Stille gründet das Telegraphone Patent Syndikat und bringt über die Echophon-Maschinen-GmbH die ersten serienmässigen Geräte unter dem Namen Daylygraph und Diktiergeräte unter dem Namen Textophon heraus. Sie besitzen Röhrenverstärker.

Die Firma Max Kohl baut 1921 in Chemnitz ein "lautsprechendes Telegraphon" mit einer Stahlscheibe von 130 mm Durchmesser, das wie die Schallplatte (aber ohne Nadelgeräusche!) spiralförmig abtastet.
In England versucht Blattner das Verfahren beim Tonfilm einzuführen und entwickelt das Blattnerphone. 1932 kommt die historische Weihnachtsansprache König Georgs V. mit dem Gerät zur Aufnahme und BBC sendet sie später.

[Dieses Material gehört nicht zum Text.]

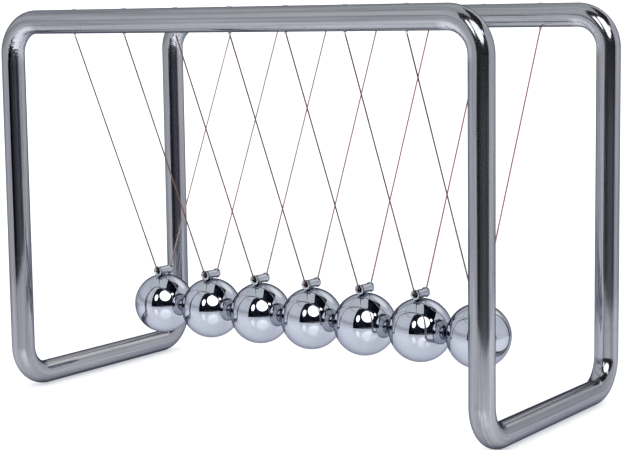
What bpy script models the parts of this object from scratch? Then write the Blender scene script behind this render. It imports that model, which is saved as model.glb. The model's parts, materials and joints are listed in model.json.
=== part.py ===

Auch in Deutschland finden die "Stahltonmaschinen" einige Anwendungen für Reportagen. Man kann den Frequenzumfang nicht über 4 kHz entwickeln; das Grundrauschen und die magnetische Sättigung des Stahls verhindern eine grössere Dynamik als 20-30 dB (Decibel). Poulsen erreichte 15-18 dB. Stille und S. Begun entwickeln bei der Firma Lorenz ein Stahldrahttongerät, das einige europäische Rundfunkanstalten für Reportagezwecke verwenden.

Geräte mit Stahldraht als Tonträger spielen bei der US-Armee während des Zweiten Welkrieges eine grosse Rolle für die Berichterstattung. Die von der US-Luftwaffe benutzten Apparate haben ein Gewicht von nur ca. 4 kg. Der etwa 3650 m lange Stahldraht gestattet die Aufnahme eines Diktats von 60 Minuten".